===== GIVEN DATA
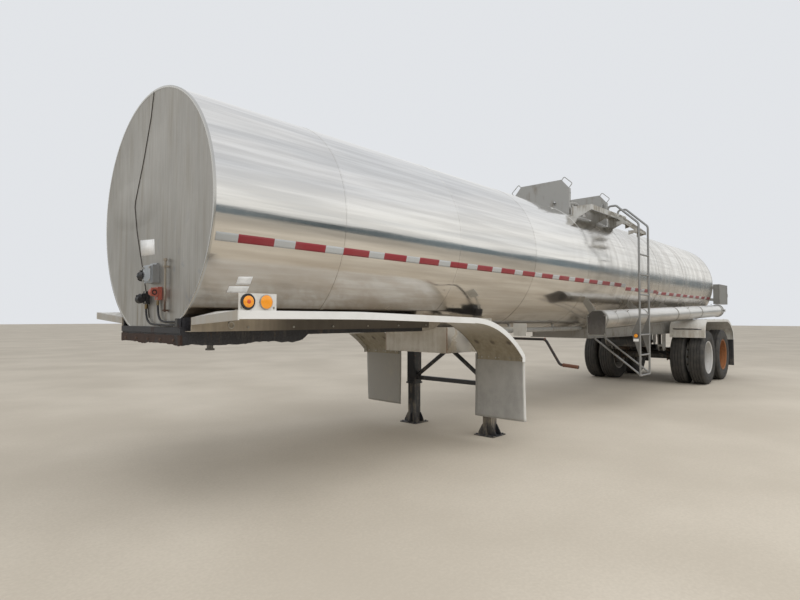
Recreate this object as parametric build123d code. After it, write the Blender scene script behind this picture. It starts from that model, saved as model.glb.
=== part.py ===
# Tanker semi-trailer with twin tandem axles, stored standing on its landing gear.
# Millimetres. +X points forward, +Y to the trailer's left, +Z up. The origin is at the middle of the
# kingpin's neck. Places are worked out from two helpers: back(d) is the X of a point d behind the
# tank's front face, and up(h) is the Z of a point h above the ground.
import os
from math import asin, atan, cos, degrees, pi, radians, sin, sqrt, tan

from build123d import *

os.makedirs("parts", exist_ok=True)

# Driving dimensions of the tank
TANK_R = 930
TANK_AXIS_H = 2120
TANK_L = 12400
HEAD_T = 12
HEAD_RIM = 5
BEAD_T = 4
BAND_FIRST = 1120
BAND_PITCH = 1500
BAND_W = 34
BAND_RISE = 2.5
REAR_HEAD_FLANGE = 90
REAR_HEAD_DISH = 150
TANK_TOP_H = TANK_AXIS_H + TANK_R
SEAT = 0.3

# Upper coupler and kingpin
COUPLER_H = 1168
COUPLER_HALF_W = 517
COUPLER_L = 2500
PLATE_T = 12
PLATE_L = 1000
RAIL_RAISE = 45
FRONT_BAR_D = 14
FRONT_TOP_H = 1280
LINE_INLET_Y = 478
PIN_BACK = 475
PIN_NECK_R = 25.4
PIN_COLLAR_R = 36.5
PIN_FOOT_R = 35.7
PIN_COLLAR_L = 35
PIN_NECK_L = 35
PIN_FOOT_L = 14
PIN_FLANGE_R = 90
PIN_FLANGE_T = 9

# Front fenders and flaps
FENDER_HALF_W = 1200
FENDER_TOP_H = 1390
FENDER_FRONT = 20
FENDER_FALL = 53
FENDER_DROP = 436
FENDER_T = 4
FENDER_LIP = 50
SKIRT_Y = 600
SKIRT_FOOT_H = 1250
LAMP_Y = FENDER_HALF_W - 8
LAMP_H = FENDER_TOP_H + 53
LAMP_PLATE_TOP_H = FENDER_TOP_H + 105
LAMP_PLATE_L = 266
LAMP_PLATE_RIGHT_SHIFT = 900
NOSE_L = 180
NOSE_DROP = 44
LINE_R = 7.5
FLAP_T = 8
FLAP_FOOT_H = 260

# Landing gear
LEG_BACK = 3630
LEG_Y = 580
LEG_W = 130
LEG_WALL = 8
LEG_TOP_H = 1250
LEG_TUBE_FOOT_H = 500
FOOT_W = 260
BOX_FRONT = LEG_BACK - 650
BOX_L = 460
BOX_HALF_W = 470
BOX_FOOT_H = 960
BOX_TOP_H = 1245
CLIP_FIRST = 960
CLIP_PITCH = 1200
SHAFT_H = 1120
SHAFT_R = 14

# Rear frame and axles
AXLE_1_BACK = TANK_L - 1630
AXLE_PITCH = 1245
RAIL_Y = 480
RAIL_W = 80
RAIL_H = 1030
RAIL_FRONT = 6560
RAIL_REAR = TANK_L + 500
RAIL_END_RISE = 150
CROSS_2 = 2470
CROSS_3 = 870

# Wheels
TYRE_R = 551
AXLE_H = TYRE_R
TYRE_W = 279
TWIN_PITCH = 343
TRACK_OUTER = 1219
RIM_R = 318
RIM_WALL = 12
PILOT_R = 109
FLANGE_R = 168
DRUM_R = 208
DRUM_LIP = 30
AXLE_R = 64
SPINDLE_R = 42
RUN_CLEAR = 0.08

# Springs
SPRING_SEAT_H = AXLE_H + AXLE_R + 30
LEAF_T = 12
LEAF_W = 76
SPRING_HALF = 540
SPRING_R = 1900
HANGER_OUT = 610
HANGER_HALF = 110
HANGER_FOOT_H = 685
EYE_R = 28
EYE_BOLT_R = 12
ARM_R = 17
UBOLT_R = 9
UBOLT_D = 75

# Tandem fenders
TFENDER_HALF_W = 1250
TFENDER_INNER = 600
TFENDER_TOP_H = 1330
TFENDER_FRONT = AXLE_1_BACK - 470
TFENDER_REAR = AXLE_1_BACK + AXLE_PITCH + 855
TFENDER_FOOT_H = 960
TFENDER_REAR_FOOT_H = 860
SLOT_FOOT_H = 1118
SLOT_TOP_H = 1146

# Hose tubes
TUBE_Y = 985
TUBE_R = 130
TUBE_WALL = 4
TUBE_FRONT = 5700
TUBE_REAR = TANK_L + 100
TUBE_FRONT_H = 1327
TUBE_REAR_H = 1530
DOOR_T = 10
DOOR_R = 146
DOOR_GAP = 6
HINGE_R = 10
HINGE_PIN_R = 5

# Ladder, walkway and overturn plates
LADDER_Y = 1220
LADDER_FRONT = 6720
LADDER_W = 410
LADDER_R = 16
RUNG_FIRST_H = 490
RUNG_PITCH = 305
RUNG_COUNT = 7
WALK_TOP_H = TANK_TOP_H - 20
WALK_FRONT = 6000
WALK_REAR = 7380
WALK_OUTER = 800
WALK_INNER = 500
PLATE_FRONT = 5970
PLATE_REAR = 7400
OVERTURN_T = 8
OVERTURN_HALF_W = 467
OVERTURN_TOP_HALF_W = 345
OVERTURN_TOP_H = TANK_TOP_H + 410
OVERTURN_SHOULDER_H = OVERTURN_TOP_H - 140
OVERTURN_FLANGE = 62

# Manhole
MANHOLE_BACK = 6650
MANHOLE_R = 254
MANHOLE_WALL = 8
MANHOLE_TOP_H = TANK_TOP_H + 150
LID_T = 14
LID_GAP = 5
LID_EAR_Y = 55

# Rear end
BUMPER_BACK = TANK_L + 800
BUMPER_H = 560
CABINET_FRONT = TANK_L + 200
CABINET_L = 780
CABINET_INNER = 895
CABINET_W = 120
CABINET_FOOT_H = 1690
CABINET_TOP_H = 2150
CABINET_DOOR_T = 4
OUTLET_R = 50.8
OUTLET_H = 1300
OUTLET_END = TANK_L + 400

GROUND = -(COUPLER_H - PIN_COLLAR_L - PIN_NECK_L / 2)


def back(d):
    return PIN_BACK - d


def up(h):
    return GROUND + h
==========
EXERCISE OBJECTIVE: Reproduce, please, the lines of the material from its first line down to the line containing "FLAP_FOOT_H = 260", keeping both ends and nothing beyond them.

TASK OUTPUT:
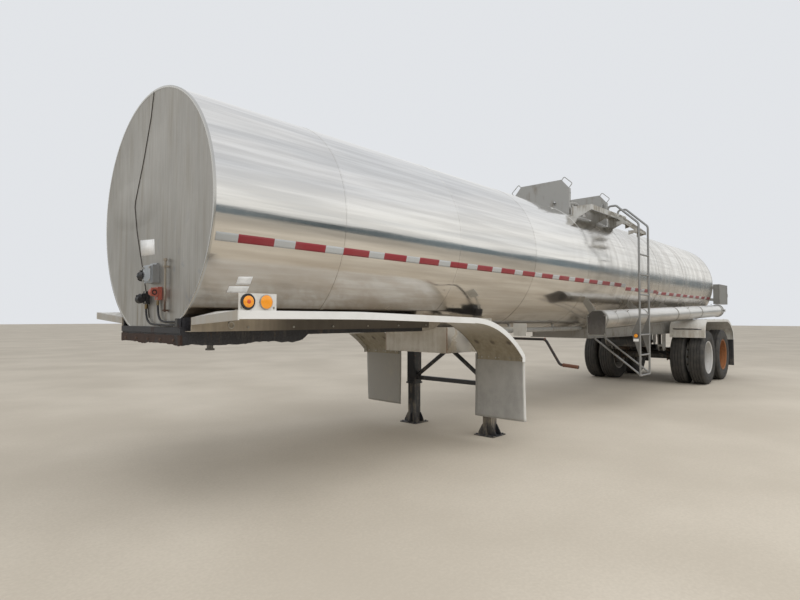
Recreate this object as parametric build123d code. After it, write the Blender scene script behind this picture. It starts from that model, saved as model.glb.
=== part.py ===
# Tanker semi-trailer with twin tandem axles, stored standing on its landing gear.
# Millimetres. +X points forward, +Y to the trailer's left, +Z up. The origin is at the middle of the
# kingpin's neck. Places are worked out from two helpers: back(d) is the X of a point d behind the
# tank's front face, and up(h) is the Z of a point h above the ground.
import os
from math import asin, atan, cos, degrees, pi, radians, sin, sqrt, tan

from build123d import *

os.makedirs("parts", exist_ok=True)

# Driving dimensions of the tank
TANK_R = 930
TANK_AXIS_H = 2120
TANK_L = 12400
HEAD_T = 12
HEAD_RIM = 5
BEAD_T = 4
BAND_FIRST = 1120
BAND_PITCH = 1500
BAND_W = 34
BAND_RISE = 2.5
REAR_HEAD_FLANGE = 90
REAR_HEAD_DISH = 150
TANK_TOP_H = TANK_AXIS_H + TANK_R
SEAT = 0.3

# Upper coupler and kingpin
COUPLER_H = 1168
COUPLER_HALF_W = 517
COUPLER_L = 2500
PLATE_T = 12
PLATE_L = 1000
RAIL_RAISE = 45
FRONT_BAR_D = 14
FRONT_TOP_H = 1280
LINE_INLET_Y = 478
PIN_BACK = 475
PIN_NECK_R = 25.4
PIN_COLLAR_R = 36.5
PIN_FOOT_R = 35.7
PIN_COLLAR_L = 35
PIN_NECK_L = 35
PIN_FOOT_L = 14
PIN_FLANGE_R = 90
PIN_FLANGE_T = 9

# Front fenders and flaps
FENDER_HALF_W = 1200
FENDER_TOP_H = 1390
FENDER_FRONT = 20
FENDER_FALL = 53
FENDER_DROP = 436
FENDER_T = 4
FENDER_LIP = 50
SKIRT_Y = 600
SKIRT_FOOT_H = 1250
LAMP_Y = FENDER_HALF_W - 8
LAMP_H = FENDER_TOP_H + 53
LAMP_PLATE_TOP_H = FENDER_TOP_H + 105
LAMP_PLATE_L = 266
LAMP_PLATE_RIGHT_SHIFT = 900
NOSE_L = 180
NOSE_DROP = 44
LINE_R = 7.5
FLAP_T = 8
FLAP_FOOT_H = 260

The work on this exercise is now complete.